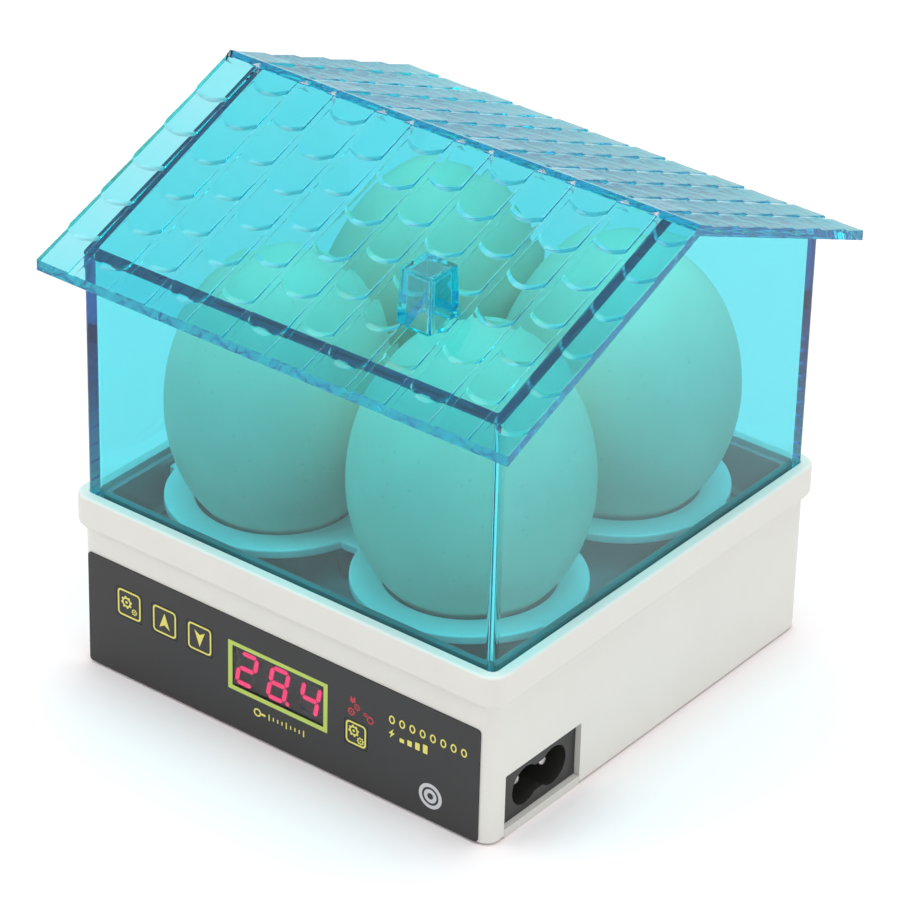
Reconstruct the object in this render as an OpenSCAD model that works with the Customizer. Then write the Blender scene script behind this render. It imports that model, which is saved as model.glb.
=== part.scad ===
// Small table-top egg incubator: a white square base with a front key panel,
// a dark warm floor, a tray of four egg rings and a lift-off house-shaped cover.
// X runs along the front, Y runs from front to back, Z is up, all in millimetres.

/* [Base] */
// Width and depth of the base body
base_w = 104; // [102:0.5:104]
// Corner radius of the base body
base_r = 3; // [2:0.5:4]
// Thickness of the base side walls
base_wall = 2; // [1.8:0.1:2.2]
// Width and depth of the rim round the top of the base
rim_w = 107; // [106.5:0.5:109]
// Height of the rim's top face above the table
rim_top = 39.4; // [39:0.1:40]
// Height of the rim band
rim_h = 7; // [6:0.5:8]

/* [Cover] */
// Outside width and depth of the clear walls
cover_w = 102; // [101:0.5:102]
// Thickness of the clear walls
cover_wall = 2.3; // [2:0.1:2.4]
// Width and depth of the roof at its eaves
roof_w = 114.4; // [110:0.2:120]
// Height of the eaves' top edge above the table
eave_z = 91.7; // [90:0.1:96]
// Height of the ridge above the table
ridge_z = 115.5; // [114:0.5:124]
// Upright thickness of the roof slab
roof_t = 2.4; // [2:0.1:3]
// Width of the chimney at its foot
chimney_w = 8.6; // [8:0.2:10]

/* [Eggs and tray] */
// Distance of each egg ring from the middle, along X and along Y
ring_c = 23.8; // [23.8:0.1:24]
// Outside radius of an egg ring
ring_r = 22.5; // [21:0.5:23]
// Radius of the hole that an egg stands in
seat_r = 16.35; // [15:0.05:17]
// Height of the top of the egg tray above the table
tray_top = 37.8; // [37:0.1:38]

/* [Panel] */
// Width of the front overlay
film_w = 99.3; // [99:0.1:100]
// Height of the front overlay
film_h = 25.7; // [25:0.1:26]
// Thickness of the front overlay
film_t = 0.3; // [0.2:0.05:0.4]
// Travel of a key
key_travel = 0.3; // [0.2:0.05:0.3]

/* [Hidden] */
$fn = 48;

body_half = base_w / 2;
front = -body_half;
wall_in = body_half - base_wall;
foot_gap = 0.4;
bottom_t = 2;
rim_z0 = rim_top - rim_h;

// Heights inside the base, from the electronics bay up to the cover's seat
deck_z = 25.6;
deck_t = 1.5;
mat_z = deck_z + deck_t;
mat_t = 0.8;
floor_z0 = mat_z + mat_t;
floor_z = floor_z0 + 1.5;
seat_z = 35;
liner_half = 48.4;
liner_wall = 1.2;
liner_gap = 0.6;
mat_w = 84;
deck_hole_w = 56;

// Clearance round the cover in its recess, and corner radius of its walls
fit_gap = 0.3;
cover_r = 1.2;

// Roof slope: rise per millimetre of depth
roof_half = roof_w / 2;
slope = (ridge_z - eave_z) / roof_half;

// The chimney stands on the front slope, right of the middle
chimney_at = [22.7, -37];
chimney_top_z = 110;
chimney_top_w = 7.8;
chimney_wall = 1.3;

// Keys: [middle x, middle z, width, height]
keys = [[-39.1, 17.95, 6.6, 6.7], [-29.75, 17.85, 6.6, 6.7],
        [-20.55, 17.7, 6.6, 6.7], [19.3, 12.45, 5.6, 5.7]];
key_slot = 0.15;
stem_r = 1.7;

// Display: middle and size of the clear window, then of the module behind it
window_mid = [-0.4, 15.1];
window_size = [22.8, 9];
module_size = [22.6, 10];
led_at = [[18.3, 18.6], [22.7, 17.3]];
led_r = 1.5;

// Control board, upright behind the front wall
cb_y = front + 5.5;
cb_t = 1.6;
cb_x = [-47, 28];
cb_z = [4.5, 24.5];
cb_posts = [[-44.3, 8], [-8, 7], [26, 22]];

// Power board, flat on four posts of the bottom cover
pb_x = [-38, 26];
pb_y = [-32, 16];
pb_z = 7;
pb_t = 1.6;
pb_posts = [[-34.5, -28.5], [22.5, -28.5], [-34.5, 12.5], [22.5, 12.5]];

// Cover screws, clear of the inlet at the right front corner, and their bosses
screw_at = [[-43.5, -37.5], [43.5, -16], [-43.5, 43.5], [43.5, 43.5]];
boss_r = 3.6;
boss_z = 4;
boss_hole_r = 1.4;
boss_hole_z = 14;
screw_seat_z = 2.3;
screw_head_r = 2.8;
screw_head_h = 1.6;
screw_tip_z = 12;

// Vent slots in the bottom cover
vent_pitch = 6;
vent_size = [2.4, 14];
vent_y = 32;

// Parts on the power board: lowest and highest corner, or middle, above the board
pb_top = pb_z + pb_t;
core_box = [[-24, -18, 0], [-2, 4, 6]];
winding_box = [[-21, -15, 6], [-5, 1, 14]];
capacitor_at = [8, 6];
capacitor_size = [5, 13];
triac_box = [[-32, -2, 2], [-27.4, 8, 11]];
triac_leg = [0.6, 0.8];
triac_pitch = 2.5;
fuse_x = 18.1;
fuse_r = 2.6;
fuse_y = [-10, 1];
clip_size = [6.2, 4, 6.2];
block_box = [[6, -31, 0], [18, -22, 9]];
block_screw_r = 1.9;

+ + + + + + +

Emit the full listing verbatim.

**Answer to the problem**
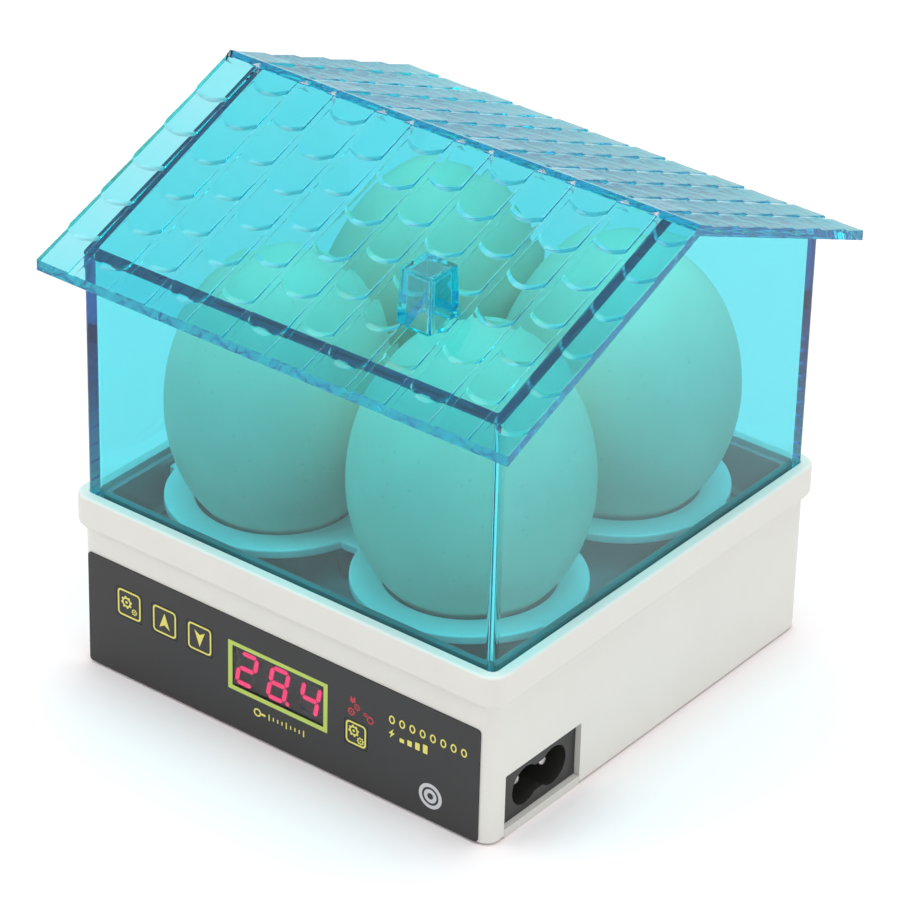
Reconstruct the object in this render as an OpenSCAD model that works with the Customizer. Then write the Blender scene script behind this render. It imports that model, which is saved as model.glb.
=== part.scad ===
// Small table-top egg incubator: a white square base with a front key panel,
// a dark warm floor, a tray of four egg rings and a lift-off house-shaped cover.
// X runs along the front, Y runs from front to back, Z is up, all in millimetres.

/* [Base] */
// Width and depth of the base body
base_w = 104; // [102:0.5:104]
// Corner radius of the base body
base_r = 3; // [2:0.5:4]
// Thickness of the base side walls
base_wall = 2; // [1.8:0.1:2.2]
// Width and depth of the rim round the top of the base
rim_w = 107; // [106.5:0.5:109]
// Height of the rim's top face above the table
rim_top = 39.4; // [39:0.1:40]
// Height of the rim band
rim_h = 7; // [6:0.5:8]

/* [Cover] */
// Outside width and depth of the clear walls
cover_w = 102; // [101:0.5:102]
// Thickness of the clear walls
cover_wall = 2.3; // [2:0.1:2.4]
// Width and depth of the roof at its eaves
roof_w = 114.4; // [110:0.2:120]
// Height of the eaves' top edge above the table
eave_z = 91.7; // [90:0.1:96]
// Height of the ridge above the table
ridge_z = 115.5; // [114:0.5:124]
// Upright thickness of the roof slab
roof_t = 2.4; // [2:0.1:3]
// Width of the chimney at its foot
chimney_w = 8.6; // [8:0.2:10]

/* [Eggs and tray] */
// Distance of each egg ring from the middle, along X and along Y
ring_c = 23.8; // [23.8:0.1:24]
// Outside radius of an egg ring
ring_r = 22.5; // [21:0.5:23]
// Radius of the hole that an egg stands in
seat_r = 16.35; // [15:0.05:17]
// Height of the top of the egg tray above the table
tray_top = 37.8; // [37:0.1:38]

/* [Panel] */
// Width of the front overlay
film_w = 99.3; // [99:0.1:100]
// Height of the front overlay
film_h = 25.7; // [25:0.1:26]
// Thickness of the front overlay
film_t = 0.3; // [0.2:0.05:0.4]
// Travel of a key
key_travel = 0.3; // [0.2:0.05:0.3]

/* [Hidden] */
$fn = 48;

body_half = base_w / 2;
front = -body_half;
wall_in = body_half - base_wall;
foot_gap = 0.4;
bottom_t = 2;
rim_z0 = rim_top - rim_h;

// Heights inside the base, from the electronics bay up to the cover's seat
deck_z = 25.6;
deck_t = 1.5;
mat_z = deck_z + deck_t;
mat_t = 0.8;
floor_z0 = mat_z + mat_t;
floor_z = floor_z0 + 1.5;
seat_z = 35;
liner_half = 48.4;
liner_wall = 1.2;
liner_gap = 0.6;
mat_w = 84;
deck_hole_w = 56;

// Clearance round the cover in its recess, and corner radius of its walls
fit_gap = 0.3;
cover_r = 1.2;

// Roof slope: rise per millimetre of depth
roof_half = roof_w / 2;
slope = (ridge_z - eave_z) / roof_half;

// The chimney stands on the front slope, right of the middle
chimney_at = [22.7, -37];
chimney_top_z = 110;
chimney_top_w = 7.8;
chimney_wall = 1.3;

// Keys: [middle x, middle z, width, height]
keys = [[-39.1, 17.95, 6.6, 6.7], [-29.75, 17.85, 6.6, 6.7],
        [-20.55, 17.7, 6.6, 6.7], [19.3, 12.45, 5.6, 5.7]];
key_slot = 0.15;
stem_r = 1.7;

// Display: middle and size of the clear window, then of the module behind it
window_mid = [-0.4, 15.1];
window_size = [22.8, 9];
module_size = [22.6, 10];
led_at = [[18.3, 18.6], [22.7, 17.3]];
led_r = 1.5;

// Control board, upright behind the front wall
cb_y = front + 5.5;
cb_t = 1.6;
cb_x = [-47, 28];
cb_z = [4.5, 24.5];
cb_posts = [[-44.3, 8], [-8, 7], [26, 22]];

// Power board, flat on four posts of the bottom cover
pb_x = [-38, 26];
pb_y = [-32, 16];
pb_z = 7;
pb_t = 1.6;
pb_posts = [[-34.5, -28.5], [22.5, -28.5], [-34.5, 12.5], [22.5, 12.5]];

// Cover screws, clear of the inlet at the right front corner, and their bosses
screw_at = [[-43.5, -37.5], [43.5, -16], [-43.5, 43.5], [43.5, 43.5]];
boss_r = 3.6;
boss_z = 4;
boss_hole_r = 1.4;
boss_hole_z = 14;
screw_seat_z = 2.3;
screw_head_r = 2.8;
screw_head_h = 1.6;
screw_tip_z = 12;

// Vent slots in the bottom cover
vent_pitch = 6;
vent_size = [2.4, 14];
vent_y = 32;

// Parts on the power board: lowest and highest corner, or middle, above the board
pb_top = pb_z + pb_t;
core_box = [[-24, -18, 0], [-2, 4, 6]];
winding_box = [[-21, -15, 6], [-5, 1, 14]];
capacitor_at = [8, 6];
capacitor_size = [5, 13];
triac_box = [[-32, -2, 2], [-27.4, 8, 11]];
triac_leg = [0.6, 0.8];
triac_pitch = 2.5;
fuse_x = 18.1;
fuse_r = 2.6;
fuse_y = [-10, 1];
clip_size = [6.2, 4, 6.2];
block_box = [[6, -31, 0], [18, -22, 9]];
block_screw_r = 1.9;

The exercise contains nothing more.